Many fake and inferior mask manufacturers took advantage of the loopholes and used extremely inferior, cheap, and substandard raw materials for profit, and they could make nearly 10 times the profit once they changed hands. Some directly omit the most important meltblown cloth filter layer in the middle, and replace it with ordinary non-woven fabric, which does not play a role in filtering viruses, and may also cause harm to the body. So how to judge whether the interlayer meltblown cloth in medical masks is real?
It is easy to identify the two-tier inferior products. A useful medical mask must have three layers, with spunbonded non-woven fabric on both sides, and a heavy meltblown fabric in the middle. A good meltblown fabric looks white rather than transparent due to its weight, and it looks obviously different from the spunbond non-woven fabric on both sides. To put it bluntly, it looks like paper. If it looks different but is obviously thin, it is a meltblown cloth with a small weight. The thinner the meltblown cloth, the worse the effect.

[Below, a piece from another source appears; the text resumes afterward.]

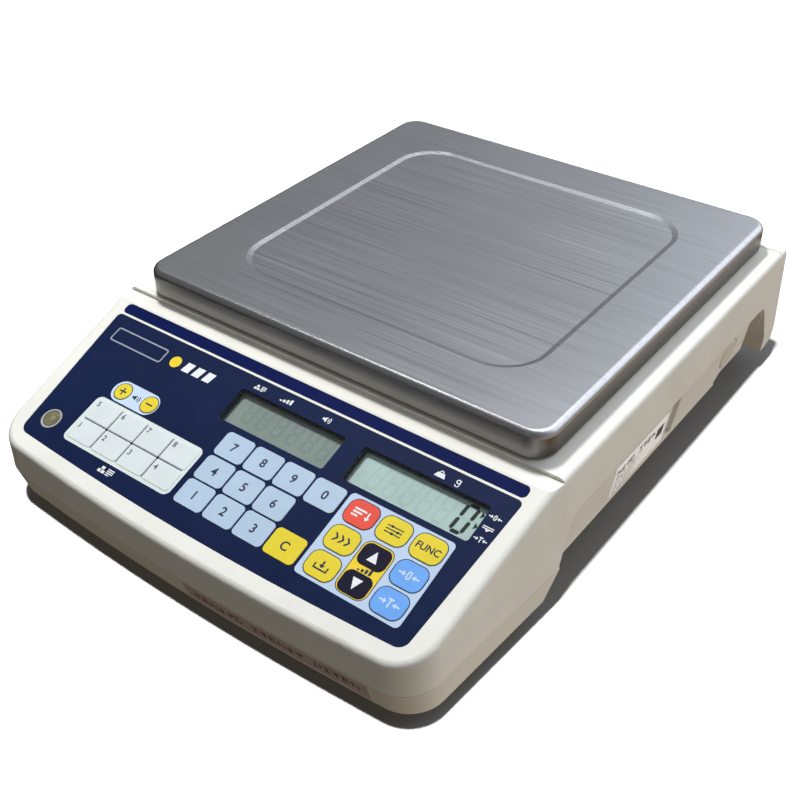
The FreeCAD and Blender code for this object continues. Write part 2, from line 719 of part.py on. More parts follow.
def keypad_overlay():
    sheet = prism_xy(panel_corners(0.0), OVERLAY_BOTTOM, OVERLAY_TOP)
    cuts = []
    for x, s, width, height, radius in KEYS.values():
        opening = pad(width + 2 * KEY_GAP, height + 2 * KEY_GAP, radius + KEY_GAP, x, s, -3.0, 2.0)
        cuts.append(opening)
    for lcd in LCDS:
        cuts.append(lcd_pad(lcd, 0.0, -3.0, 2.0))
    cuts.append(rod(LEVEL_RADIUS + 0.1, 5.0, vec(LEVEL[0], LEVEL[1], -3.0)))
    width, height, radius, s = STRIPE
    stripe = pad(width, height, radius, 0.0, s, -STRIPE_DEPTH, OVERLAY_TOP)
    return on_panel(Part.makeCompound([sheet.cut(Part.makeCompound(cuts)), stripe]))


def keypad_switch_layer():
    sheet = prism_xy(panel_corners(-0.3), -RECESS_DEPTH, OVERLAY_BOTTOM)
    cuts = [lcd_pad(lcd, 1.8, -3.0, 2.0) for lcd in LCDS]
    cuts.append(rod(LEVEL_RADIUS + 0.1, 5.0, vec(LEVEL[0], LEVEL[1], -3.0)))
    return on_panel(sheet.cut(Part.makeCompound(cuts)))


def key_cap(x, s, width, height, radius):
    cap = pad(width, height, radius, x, s, KEY_BOTTOM, KEY_TOP)
    rim = [e for e in cap.Edges if abs(e.CenterOfMass.z - KEY_TOP) < 0.001]
    return on_panel(cap.makeFillet(0.18, rim))


def level_gauge():
    x, s = LEVEL
    body = rod(LEVEL_RADIUS, 8.0, vec(x, s, -8.3))
    flange = rod(8.0, 1.5, vec(x, s, -5.5))
    dish = rod(LEVEL_RADIUS - 0.9, 1.0, vec(x, s, -0.8))
    return on_panel(body.fuse(flange).cut(dish))


def speaker():
    x, y = SPEAKER
    ring = rod(SPEAKER_RADIUS, 2.5, vec(x, y, SPEAKER_SEAT_Z))
    basket = Part.makeCone(SPEAKER_RADIUS, 10.0, 8.0, vec(x, y, SPEAKER_SEAT_Z + 2.5))
    magnet = rod(11.0, 4.0, vec(x, y, SPEAKER_SEAT_Z + 10.5))
    return fuse([ring, basket, magnet])


# ---- sub-parts: rear connections ----
def power_switch_frame():
    flange = block(SWITCH_X - 7.4, SWITCH_X + 7.4, BAY_FLOOR_Y, 172.0, SWITCH_Z - 10.4, SWITCH_Z + 10.2)
    body = block(SWITCH_X - 6.1, SWITCH_X + 6.1, 156.0, 171.0, SWITCH_Z - 9.1, SWITCH_Z + 9.1)
    hollow = block(SWITCH_X - 4.8, SWITCH_X + 4.8, 162.0, 173.0, SWITCH_Z - 7.4, SWITCH_Z + 7.4)
    blades = []
    for z in (SWITCH_Z - 5.0, SWITCH_Z + 5.0):
        blades.append(block(SWITCH_X - 2.4, SWITCH_X + 2.4, 149.0, 156.5, z - 0.4, z + 0.4))
    return fuse([flange, body] + blades).cut(hollow)


ROCKER_PIVOT_Y = 170.0
ROCKER_TILT = 8.0


def power_rocker():
    radius = 7.0
    drum = rod(radius, 9.0, vec(SWITCH_X - 4.5, ROCKER_PIVOT_Y, SWITCH_Z), X_AXIS)
    drum = drum.common(block(SWITCH_X - 6, SWITCH_X + 6, ROCKER_PIVOT_Y - 3.0, 180.0, 0.0, 80.0))
    slope = math.tan(math.radians(ROCKER_TILT))
    dish = [
        (ROCKER_PIVOT_Y + 1.8, SWITCH_Z, 0.0),
        (ROCKER_PIVOT_Y + 1.8 + slope * 10, SWITCH_Z - 10, 0.0),
        (ROCKER_PIVOT_Y + 12.0, SWITCH_Z - 10, 0.0),
        (ROCKER_PIVOT_Y + 12.0, SWITCH_Z + 10, 0.0),
        (ROCKER_PIVOT_Y + 1.8 + slope * 10, SWITCH_Z + 10, 0.0),
    ]
    rocker = drum.cut(prism_yz(dish, SWITCH_X - 8, SWITCH_X + 8))
    rocker.rotate(vec(SWITCH_X, ROCKER_PIVOT_Y, SWITCH_Z), X_AXIS, ROCKER_TILT)
    return rocker


def dc_jack():
    body = block(JACK_X - 7.0, JACK_X + 7.0, 154.0, BAY_BACK_Y, JACK_Z - 5.5, JACK_Z + 5.5)
    barrel = rod(JACK_BARREL_RADIUS, 3.4, vec(JACK_X, 167.0, JACK_Z), Y_AXIS)
    socket = rod(3.0, 11.0, vec(JACK_X, 162.0, JACK_Z), Y_AXIS)
    pin = rod(1.0, 10.0, vec(JACK_X, 161.0, JACK_Z), Y_AXIS)
    return body.fuse(barrel).cut(socket).fuse(pin)


# ---- sub-parts: feet and screws ----
def levelling_foot(x, y):
    pad_body = rod(FOOT_PAD_RADIUS, 5.0, vec(x, y, 0.0))
    pad_body = pad_body.makeFillet(0.8, [e for e in pad_body.Edges if len(e.Vertexes) == 1])
    grips = []
    for index in range(16):
        angle = 2 * math.pi * index / 16
        reach = FOOT_PAD_RADIUS + 0.5
        centre = vec(x + reach * math.cos(angle), y + reach * math.sin(angle), 1.6)
        grips.append(rod(1.2, 5.0, centre))
    stud = rod(FOOT_STUD_RADIUS, 21.0, vec(x, y, 4.0))
    return pad_body.cut(Part.makeCompound(grips)).fuse(stud)


def housing_screws():
    screws = []
    for x, y in SCREW_POINTS:
        seat = 14.0
        shank = rod(1.4, 20.0, vec(x, y, seat))
        head = rod(3.2, 2.2, vec(x, y, seat - 2.2))
        recess = fuse([
            block(x - 1.8, x + 1.8, y - 0.4, y + 0.4, seat - 2.4, seat - 1.2),
            block(x - 0.4, x + 0.4, y - 1.8, y + 1.8, seat - 2.4, seat - 1.2),
        ])
        screws.append(shank.fuse(head).cut(recess))
    for x, y in BOARD_POSTS:
        screws.append(cap_screw(1.0, 7.0, 2.2, 1.6, x, y, BOARD_Z + 1.6))
    return Part.makeCompound(screws)


PARTS = {
    "top_cover": top_cover,
    "bottom_base": bottom_base,
    "side_plug": side_plug,
    "labels": labels,
    "weighing_pan": weighing_pan,
    "pan_carrier": pan_carrier,
    "pan_cushions": pan_cushions,
    "load_cell": load_cell,
    "load_cell_mount": load_cell_mount,
    "load_cell_post": load_cell_post,
    "load_cell_bolts": load_cell_bolts,
    "carrier_bolts": carrier_bolts,
    "load_cell_cable": load_cell_cable,
    "main_board": main_board,
    "display_board": display_board,
    "display_windows": display_windows,
    "keypad_overlay": keypad_overlay,
    "keypad_switch_layer": keypad_switch_layer,
    "level_gauge": level_gauge,
    "speaker": speaker,
    "power_switch_frame": power_switch_frame,
    "power_rocker": power_rocker,
    "dc_jack": dc_jack,
    "housing_screws": housing_screws,
}

for part_name, maker in PARTS.items():
    save(part_name, maker())

save("small_lcd", lcd_module(SMALL_LCD))
save("large_lcd", lcd_module(LARGE_LCD))

for key_name, key in KEYS.items():
    save(key_name, key_cap(*key))

for end_name, foot_y in zip(("front", "rear"), FOOT_Y):
    for side_name, foot_x in (("left", -FOOT_X), ("right", FOOT_X)):
        save("foot_%s_%s" % (end_name, side_name), levelling_foot(foot_x, foot_y))
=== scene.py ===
import math

import bmesh
import bpy
from mathutils import Matrix, Vector
from mathutils.bvhtree import BVHTree


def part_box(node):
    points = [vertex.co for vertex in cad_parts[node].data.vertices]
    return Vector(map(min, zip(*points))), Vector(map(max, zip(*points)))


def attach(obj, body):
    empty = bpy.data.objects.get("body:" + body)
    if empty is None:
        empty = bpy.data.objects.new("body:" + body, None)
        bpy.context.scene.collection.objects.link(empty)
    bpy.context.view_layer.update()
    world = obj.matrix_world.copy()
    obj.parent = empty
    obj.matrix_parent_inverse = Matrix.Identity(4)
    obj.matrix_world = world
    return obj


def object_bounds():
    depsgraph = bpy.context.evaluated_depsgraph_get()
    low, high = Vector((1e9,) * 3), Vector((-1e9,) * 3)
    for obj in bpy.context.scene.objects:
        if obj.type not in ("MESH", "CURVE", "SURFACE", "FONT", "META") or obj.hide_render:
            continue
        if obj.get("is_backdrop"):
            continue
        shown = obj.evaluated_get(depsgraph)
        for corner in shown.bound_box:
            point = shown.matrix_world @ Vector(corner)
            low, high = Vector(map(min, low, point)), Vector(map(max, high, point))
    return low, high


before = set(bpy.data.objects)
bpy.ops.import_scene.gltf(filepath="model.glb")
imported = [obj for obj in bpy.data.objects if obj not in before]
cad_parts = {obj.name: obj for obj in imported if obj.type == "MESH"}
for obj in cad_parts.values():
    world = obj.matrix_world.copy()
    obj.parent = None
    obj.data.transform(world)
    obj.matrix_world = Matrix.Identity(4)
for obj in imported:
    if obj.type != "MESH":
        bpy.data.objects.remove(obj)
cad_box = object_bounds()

MM = 0.001

# ---- the control panel's own frame: x across, s up the slope, n outwards, all in millimetres ----
PANEL_FOOT = Vector((0.0, -0.16615, 0.0435))
PANEL_SLOPE = math.radians(18.5)
PANEL = Matrix.Translation(PANEL_FOOT) @ Matrix.Rotation(PANEL_SLOPE, 4, "X") @ Matrix.Scale(MM, 4)
PANEL_INVERSE = PANEL.inverted()
SHEET_TOP = -0.05
KEY_TOP = 0.2
KEY_UNDERSIDE = -0.55
GLASS_TOP = -4.0
INK = 0.03
TEXT_DEPTH = 0.05
TEXT_BOLDNESS = 0.020


# ---- materials ----
def new_material(name):
    material = bpy.data.materials.new(name)
    material.use_nodes = True
    tree = material.node_tree
    shader = tree.nodes["Principled BSDF"]
    place = tree.nodes.new("ShaderNodeTexCoord")
    return material, tree, shader, place.outputs["Object"]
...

Here is a simple way to identify meltblown non-woven fabrics:
First, as the name suggests, the melt blown layer will melt when encountering fire, but will not burn. Paper will burn in fire.
Second, the melt-blown layer has static electricity. If you tear the melt-blown layer into strips, you will obviously feel the electrostatic adsorption effect, and you can also adsorb the strips of the melt-blown layer on the stainless steel.